Siesta Key is a barrier island in Sarasota County, between Roberts Bay and the Gulf of Mexico, just west of the city of Sarasota. It is made up of the Siesta Beach, Crescent Beach, and Turtle Beach areas plus Siesta Key Village, and the residential stock is a mix of single-family homes and condominiums (Wikipedia and U.S. Census Bureau, 2020 and 2024). A portion of the key sits inside the City of Sarasota while the majority is an unincorporated census-designated place in the county.

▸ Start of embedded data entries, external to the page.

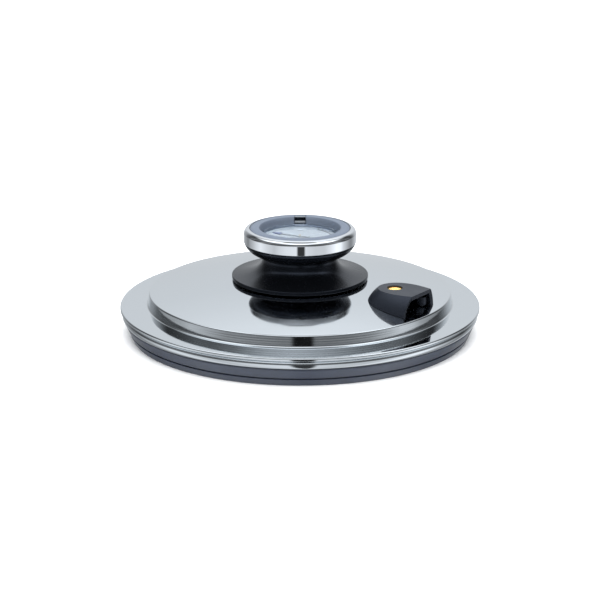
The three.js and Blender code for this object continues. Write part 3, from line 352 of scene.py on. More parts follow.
def turned_stainless(name, centre=(0, 0), pitch_mm=0.35, colour="#b9bdc1"):
    """Stainless turned or brushed in circles: rings of fine lines that spread the highlight."""
    material, tree, shader = new_material(name, Base_Color=linear(colour), Metallic=1.0, Roughness=0.3)
    place_node = add(tree, "ShaderNodeMapping", {
        "Vector": object_place(tree), "Location": (-centre[0] * MM, -centre[1] * MM, 0)})
    rings = add(tree, "ShaderNodeTexWave", {
        "Vector": place_node.outputs["Vector"], "Scale": 1 / (pitch_mm * MM) / 20,
        "Distortion": 1.5, "Detail": 3.0, "Detail Scale": 2.0}, wave_type="RINGS", rings_direction="Z")
    lines = rings.outputs["Fac"]
    tree.links.new(span(tree, lines, 0, 1, 0.22, 0.38), shader.inputs["Roughness"])
    bump = add(tree, "ShaderNodeBump", {"Height": lines, "Strength": 0.12, "Distance": 0.00005})
    tree.links.new(bump.outputs["Normal"], shader.inputs["Normal"])
    return material


def bright_chrome():
    """Chrome plate on a polished ring: the sharpest reflections on the lid, barely blue."""
    material, tree, shader = new_material(
        "chrome_plate", Base_Color=linear("#eceff3"), Metallic=1.0, Roughness=0.03)
    tree.links.new(span(tree, grain(tree, 3.0), 0.3, 0.7, 0.015, 0.04), shader.inputs["Roughness"])
    return material


def moulded(name, colour, roughness, grain_mm=0.25, depth_mm=0.01, spread=0.08, **constants):
    """Plastic from a spark-eroded mould: a fine even grain that dulls the highlight, and slight
    differences in gloss where the melt flowed."""
    material, tree, shader = new_material(name, Base_Color=linear(colour), Roughness=roughness, **constants)
    flow = grain(tree, 12.0, 3.0)
    gloss = span(tree, flow, 0.3, 0.7, roughness - spread / 2, roughness + spread / 2)
    tree.links.new(gloss, shader.inputs["Roughness"])
    bump = add(tree, "ShaderNodeBump", {
        "Height": grain(tree, grain_mm, 1.0), "Strength": 0.35, "Distance": depth_mm * MM})
    tree.links.new(bump.outputs["Normal"], shader.inputs["Normal"])
    return material


def brushed_metal(name, colour, roughness):
    """Plain drawn or turned metal with a satin surface."""
    material, tree, shader = new_material(name, Base_Color=linear(colour), Metallic=1.0, Roughness=roughness)
    gloss = span(tree, grain(tree, 0.8, 3.0), 0.3, 0.7, roughness - 0.07, roughness + 0.07)
    tree.links.new(gloss, shader.inputs["Roughness"])
    return material


def printed_dial():
    """Aluminium disc under opaque satin lacquer: an even mid grey with a slightly uneven gloss."""
    material, tree, shader = new_material(
        "lacquered_aluminium_dial", Base_Color=linear("#747a80"), Metallic=0.0, Roughness=0.5)
    tree.links.new(span(tree, grain(tree, 0.3), 0.35, 0.65, 0.36, 0.48), shader.inputs["Roughness"])
    return material


def printed_ink(name, colour):
    """Screen-printed ink: flat, slightly uneven at its thickness."""
    material, tree, shader = new_material(name, Base_Color=linear(colour), Roughness=0.5)
    tree.links.new(span(tree, grain(tree, 0.4), 0.3, 0.7, 0.42, 0.58), shader.inputs["Roughness"])
    return material


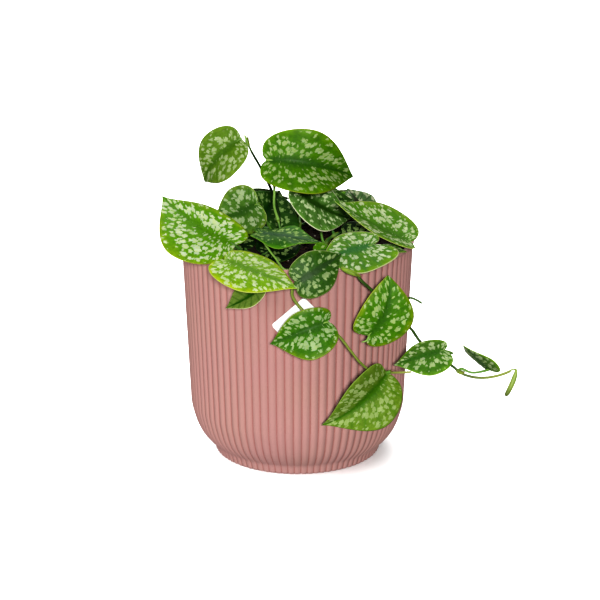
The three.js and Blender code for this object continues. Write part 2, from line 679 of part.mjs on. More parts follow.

Development on the key traces to the Siesta Land Company in 1907, the first bridge to the mainland was completed in 1917, and the whole island was officially recognized as Siesta Key by 1952. The island is best known for Siesta Beach, repeatedly ranked among the top beaches in the country, which drives heavy seasonal and visitor use alongside owner-occupied homes and condos.
Because this is a barrier island, the money is made or lost on coastal diligence: the FEMA flood zone, the ground and finished-floor elevation, the wind and flood insurance cost, the FEMA 50 percent substantial-improvement rule on older structures, and the hurricane evacuation picture. Hurricane Milton made landfall as a Category 3 storm near Siesta Key on October 9, 2024, which is exactly why this read matters here.
The pitch is a nationally recognized beach and a Gulf-front island lifestyle minutes from downtown Sarasota. The work is verifying flood zone, elevation, insurance, and the short-term rental rules for the exact parcel and building before you fall for a price, because those rules differ by zoning district and by whether the parcel is in the city or the county.